======== SUPPLIED ENTRIES

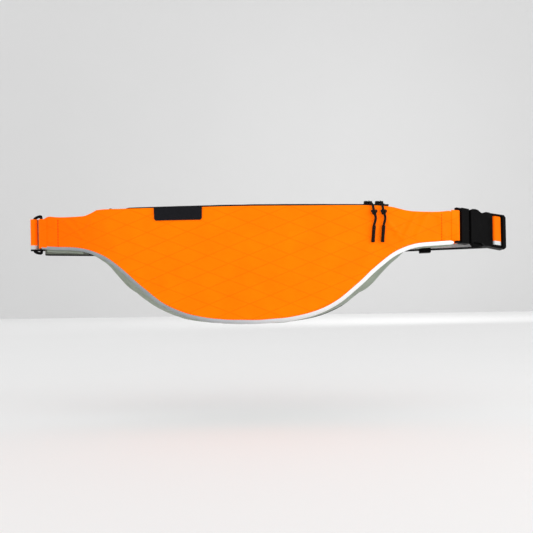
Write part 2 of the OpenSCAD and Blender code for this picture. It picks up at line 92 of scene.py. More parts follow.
ARM_ROOT = 17 * MM      # the latch arms' pivots, along the buckle
MID_BAR = 65 * MM       # the bar that the webbing goes round
BUCKLE_X = unit(JOINTS["buckle_release"]["axis"])
BUCKLE_Y = unit(JOINTS["squeeze_top"]["axis"])
ARM_TOP, ARM_LOW = (Vector(JOINTS[n]["pos_m"]) for n in ("squeeze_top", "squeeze_bottom"))
BUCKLE = frame_matrix((ARM_TOP + ARM_LOW) / 2 - BUCKLE_X * ARM_ROOT, BUCKLE_X, BUCKLE_Y)
LEG_X = unit(JOINTS["keeper_slide"]["axis"])
LEG_Y = BUCKLE_X.cross(BUCKLE_Y).cross(LEG_X)
LEGS = frame_matrix(BUCKLE @ Vector((MID_BAR, 0, 0)), LEG_X, LEG_Y)
LADDER_TURN = math.radians(150)
LADDER = frame_matrix(
    JOINTS["ladder_tilt"]["pos_m"],
    (math.cos(LADDER_TURN), math.sin(LADDER_TURN), 0),
    (-math.sin(LADDER_TURN), math.cos(LADDER_TURN), 0))


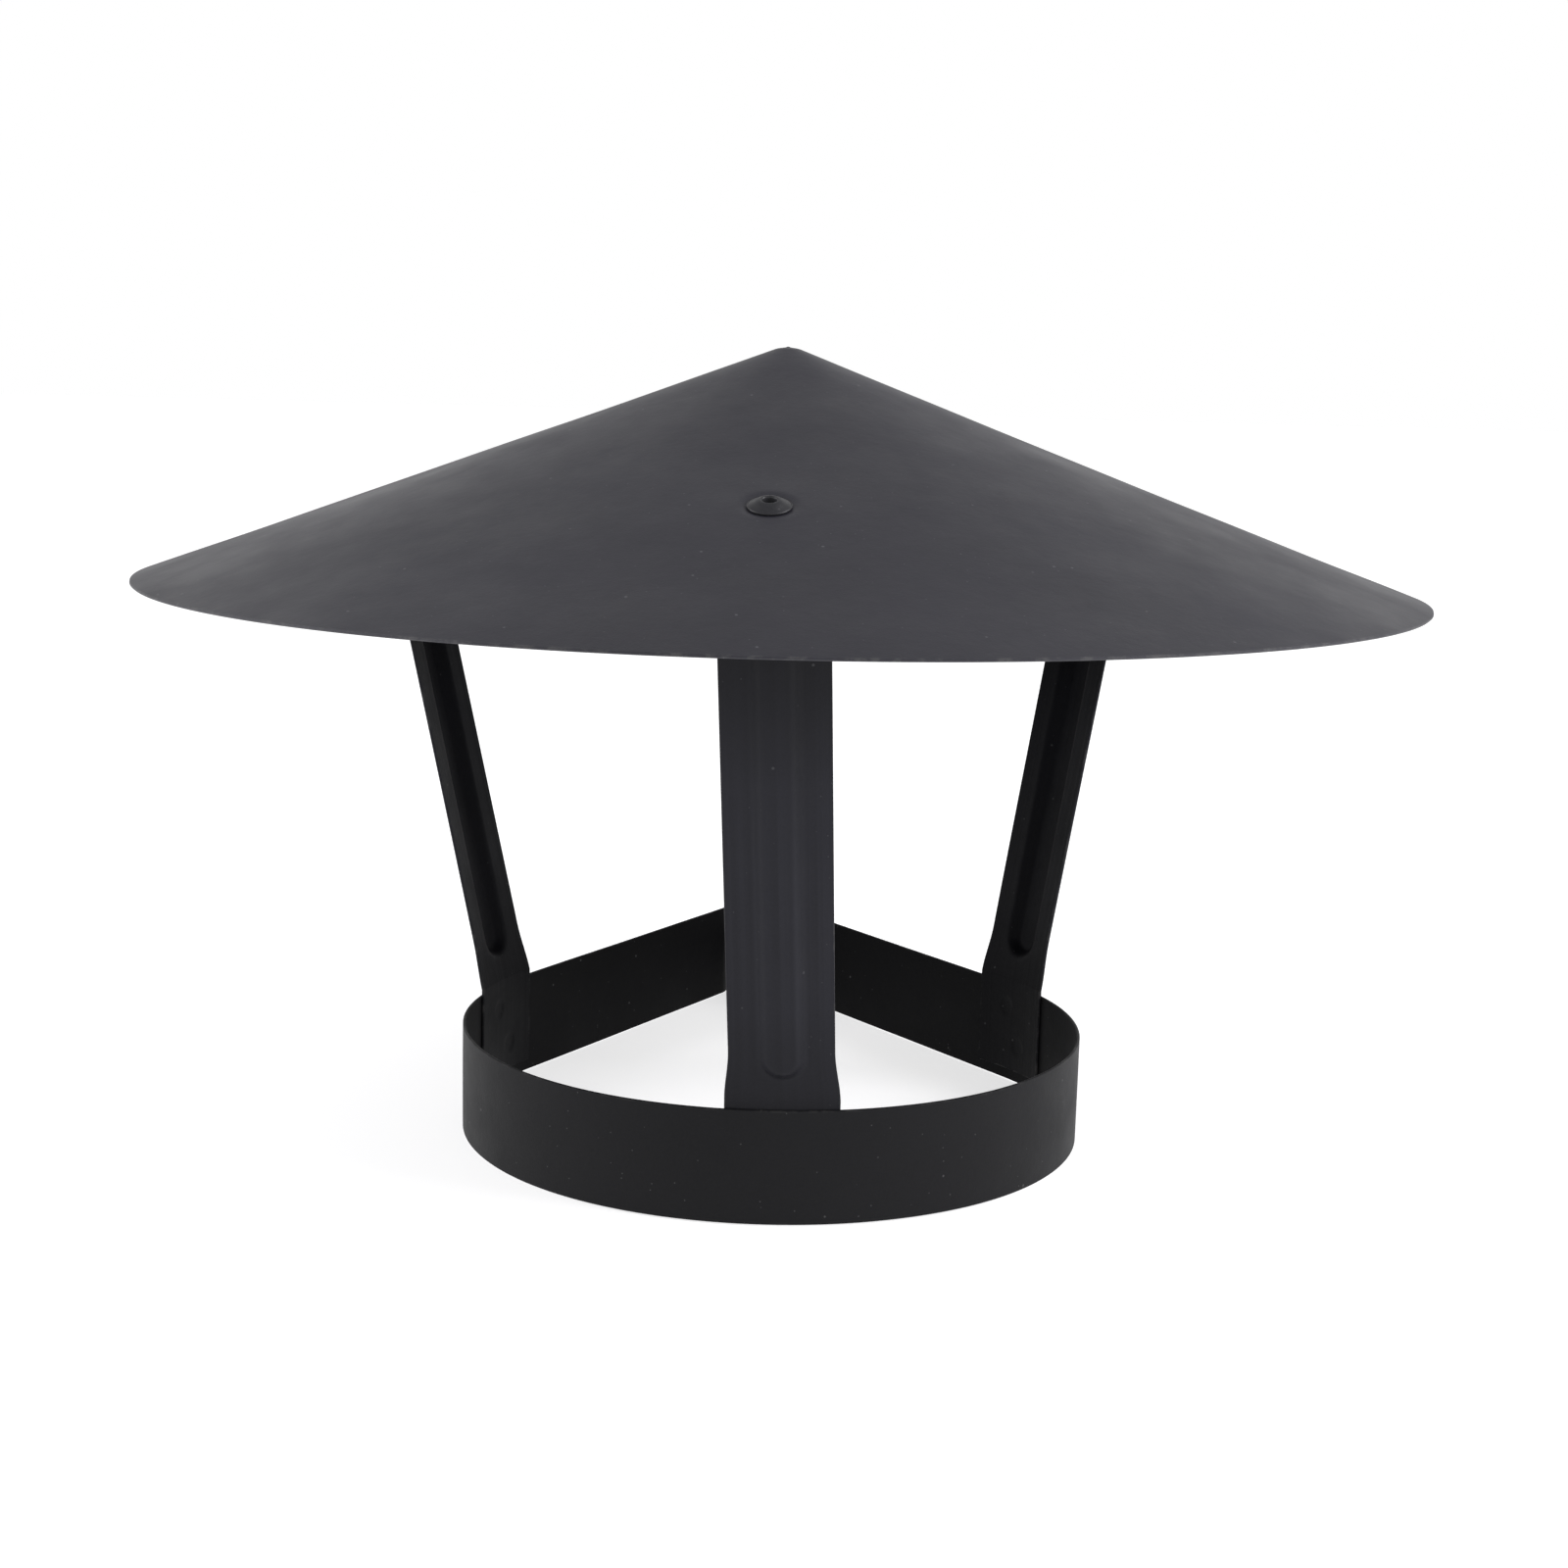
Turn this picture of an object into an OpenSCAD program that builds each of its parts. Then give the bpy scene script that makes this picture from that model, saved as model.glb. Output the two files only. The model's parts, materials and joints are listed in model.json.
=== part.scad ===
// Conical rain cap for a stove flue: a sheet-steel cone on three pressed strip legs,
// which are spot-welded inside a band that is pulled tight round the flue by one bolt.
// The origin is on the flue's axis at the band's lower edge. The front leg faces -Y,
// and the clamp opens towards +Y.

/* [Clamp band] */
// Inside diameter of the band, the nominal diameter of the flue
flue_d = 150; // [140:5:160]
// Height of the band
band_h = 26; // [24:1:30]
// Thickness of all the sheet steel
sheet_t = 0.7; // [0.6:0.1:1]
// Angle from the clamp at which the band leaves the circle and runs straight
run_angle = 57.5; // [55:0.5:60]
// Clear gap between the clamp's two ears
ear_gap = 18; // [14:0.5:24]
// Length of the flat of each ear
ear_l = 16; // [15:1:18]
// Inside radius of the bend into each ear
ear_bend_r = 8; // [5:1:10]
// Corner radius at the free end of each ear
ear_corner_r = 4; // [2:0.5:5]

/* [Cap] */
// Diameter of the cone at its rim
cap_d = 303; // [279:2:311]
// Height of the rim above the band's lower edge
rim_z = 134; // [125:1:140]
// Rise of the cone from rim to peak
cap_rise = 56; // [50:0.5:60]
// Width of the lap joint in the cone
lap_w = 14; // [10:1:20]

/* [Legs] */
// Width of each leg's flat ends
leg_w = 25.4; // [22:0.2:27]
// Width of each leg along its rib
leg_waist_w = 23.2; // [21:0.2:25]
// Angle round the band from the front leg to the left leg
left_turn = 113.5; // [108:0.5:124]
// Angle round the band from the front leg to the right leg
right_turn = 119.5; // [116:0.5:124]
// Outward slope of the legs, from vertical
leg_slope = 13; // [11:0.5:14]
// Sideways lean of the front, left and right legs as they were bent, clockwise seen from above
leg_lean = [2.8, -1, -2.6]; // [-3:0.2:3]
// Width of the pressed rib
rib_w = 11.6; // [9:0.2:13]
// Height of the pressed rib
rib_h = 2.6; // [2:0.2:3]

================

Using the exact wording, write out all of the records.

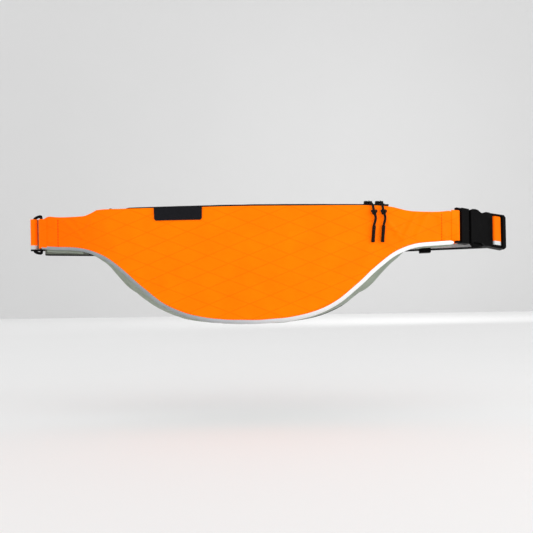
Write part 2 of the OpenSCAD and Blender code for this picture. It picks up at line 92 of scene.py. More parts follow.
ARM_ROOT = 17 * MM      # the latch arms' pivots, along the buckle
MID_BAR = 65 * MM       # the bar that the webbing goes round
BUCKLE_X = unit(JOINTS["buckle_release"]["axis"])
BUCKLE_Y = unit(JOINTS["squeeze_top"]["axis"])
ARM_TOP, ARM_LOW = (Vector(JOINTS[n]["pos_m"]) for n in ("squeeze_top", "squeeze_bottom"))
BUCKLE = frame_matrix((ARM_TOP + ARM_LOW) / 2 - BUCKLE_X * ARM_ROOT, BUCKLE_X, BUCKLE_Y)
LEG_X = unit(JOINTS["keeper_slide"]["axis"])
LEG_Y = BUCKLE_X.cross(BUCKLE_Y).cross(LEG_X)
LEGS = frame_matrix(BUCKLE @ Vector((MID_BAR, 0, 0)), LEG_X, LEG_Y)
LADDER_TURN = math.radians(150)
LADDER = frame_matrix(
    JOINTS["ladder_tilt"]["pos_m"],
    (math.cos(LADDER_TURN), math.sin(LADDER_TURN), 0),
    (-math.sin(LADDER_TURN), math.cos(LADDER_TURN), 0))


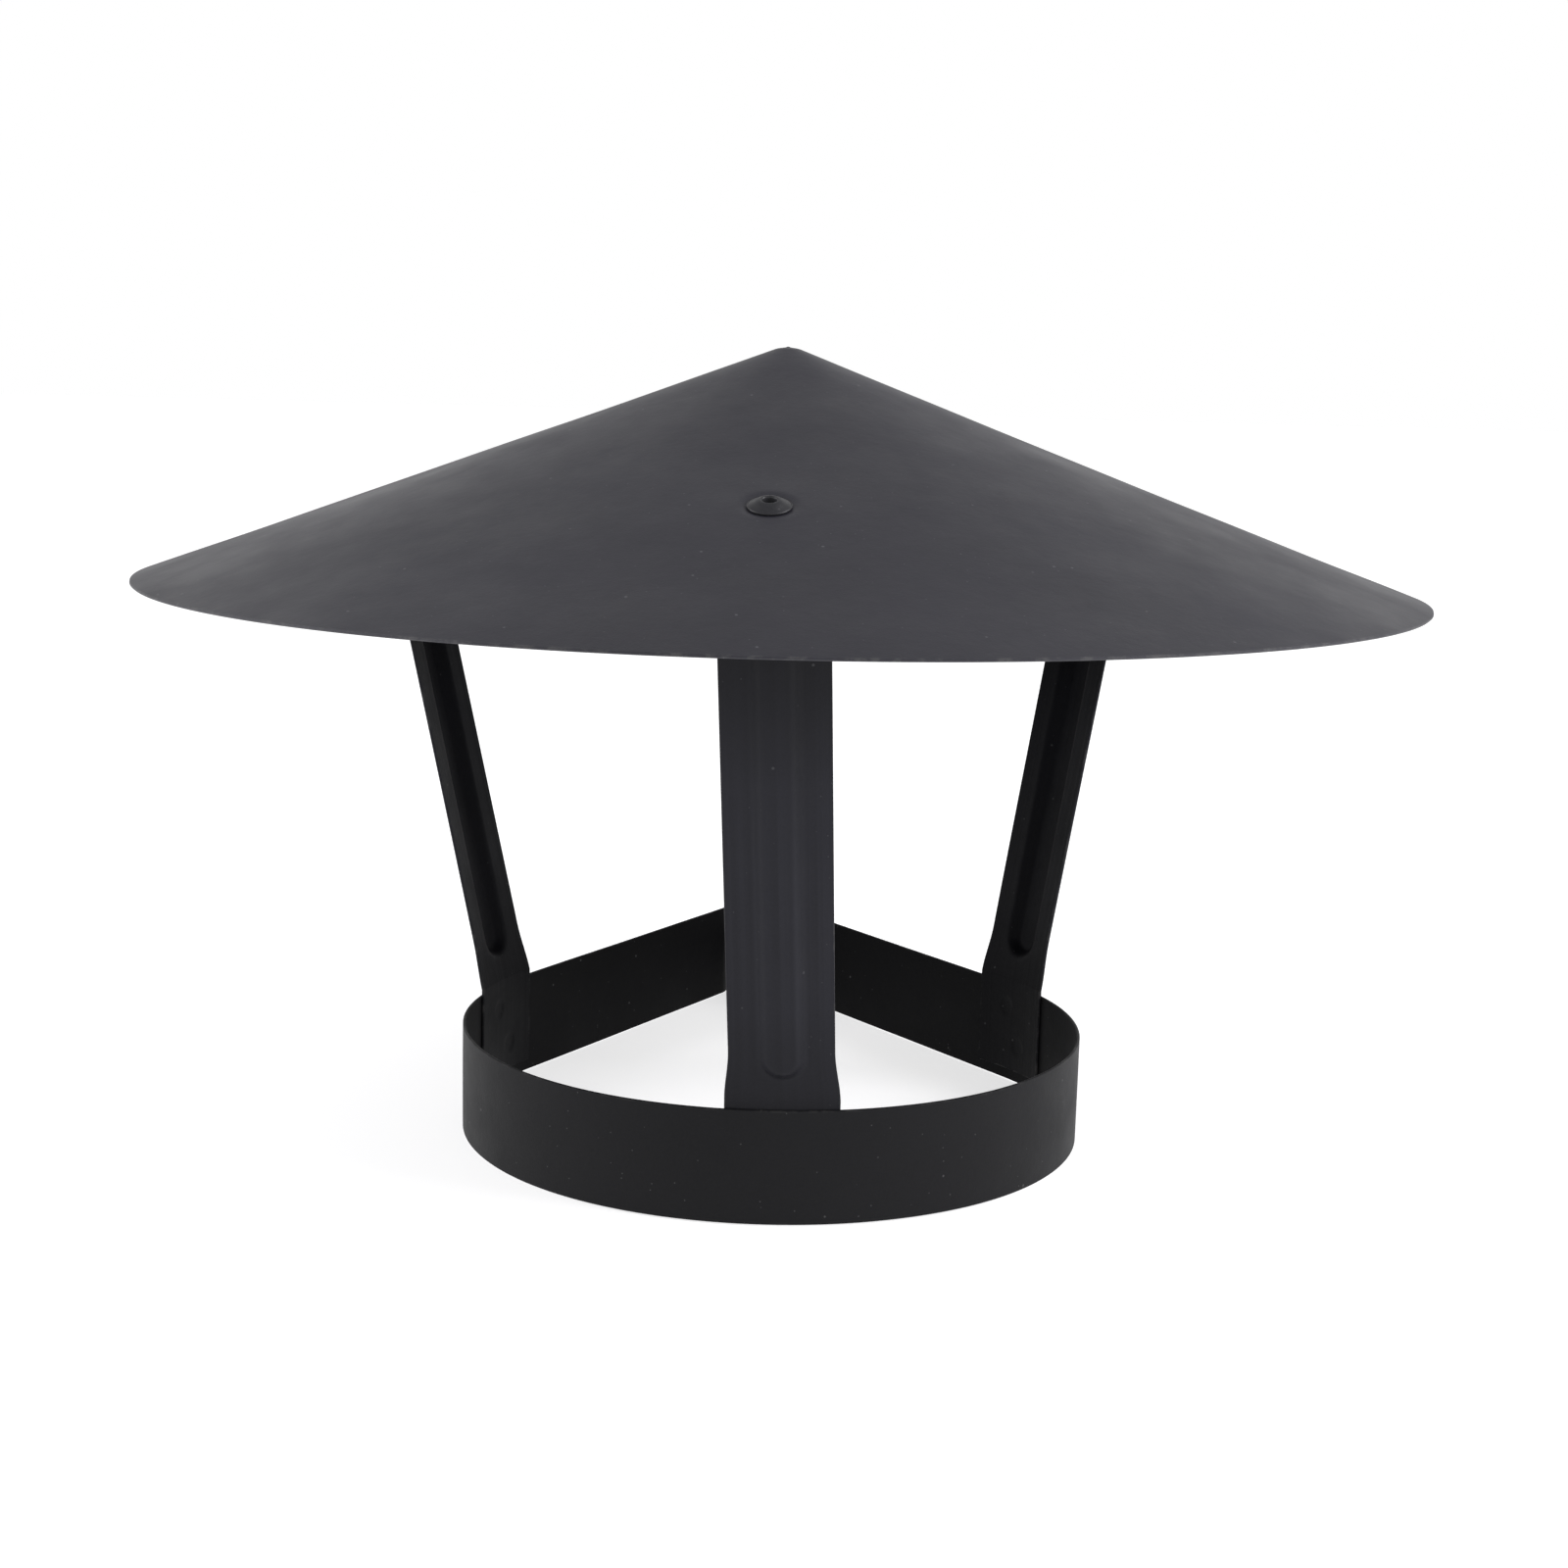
Turn this picture of an object into an OpenSCAD program that builds each of its parts. Then give the bpy scene script that makes this picture from that model, saved as model.glb. Output the two files only. The model's parts, materials and joints are listed in model.json.
=== part.scad ===
// Conical rain cap for a stove flue: a sheet-steel cone on three pressed strip legs,
// which are spot-welded inside a band that is pulled tight round the flue by one bolt.
// The origin is on the flue's axis at the band's lower edge. The front leg faces -Y,
// and the clamp opens towards +Y.

/* [Clamp band] */
// Inside diameter of the band, the nominal diameter of the flue
flue_d = 150; // [140:5:160]
// Height of the band
band_h = 26; // [24:1:30]
// Thickness of all the sheet steel
sheet_t = 0.7; // [0.6:0.1:1]
// Angle from the clamp at which the band leaves the circle and runs straight
run_angle = 57.5; // [55:0.5:60]
// Clear gap between the clamp's two ears
ear_gap = 18; // [14:0.5:24]
// Length of the flat of each ear
ear_l = 16; // [15:1:18]
// Inside radius of the bend into each ear
ear_bend_r = 8; // [5:1:10]
// Corner radius at the free end of each ear
ear_corner_r = 4; // [2:0.5:5]

/* [Cap] */
// Diameter of the cone at its rim
cap_d = 303; // [279:2:311]
// Height of the rim above the band's lower edge
rim_z = 134; // [125:1:140]
// Rise of the cone from rim to peak
cap_rise = 56; // [50:0.5:60]
// Width of the lap joint in the cone
lap_w = 14; // [10:1:20]

/* [Legs] */
// Width of each leg's flat ends
leg_w = 25.4; // [22:0.2:27]
// Width of each leg along its rib
leg_waist_w = 23.2; // [21:0.2:25]
// Angle round the band from the front leg to the left leg
left_turn = 113.5; // [108:0.5:124]
// Angle round the band from the front leg to the right leg
right_turn = 119.5; // [116:0.5:124]
// Outward slope of the legs, from vertical
leg_slope = 13; // [11:0.5:14]
// Sideways lean of the front, left and right legs as they were bent, clockwise seen from above
leg_lean = [2.8, -1, -2.6]; // [-3:0.2:3]
// Width of the pressed rib
rib_w = 11.6; // [9:0.2:13]
// Height of the pressed rib
rib_h = 2.6; // [2:0.2:3]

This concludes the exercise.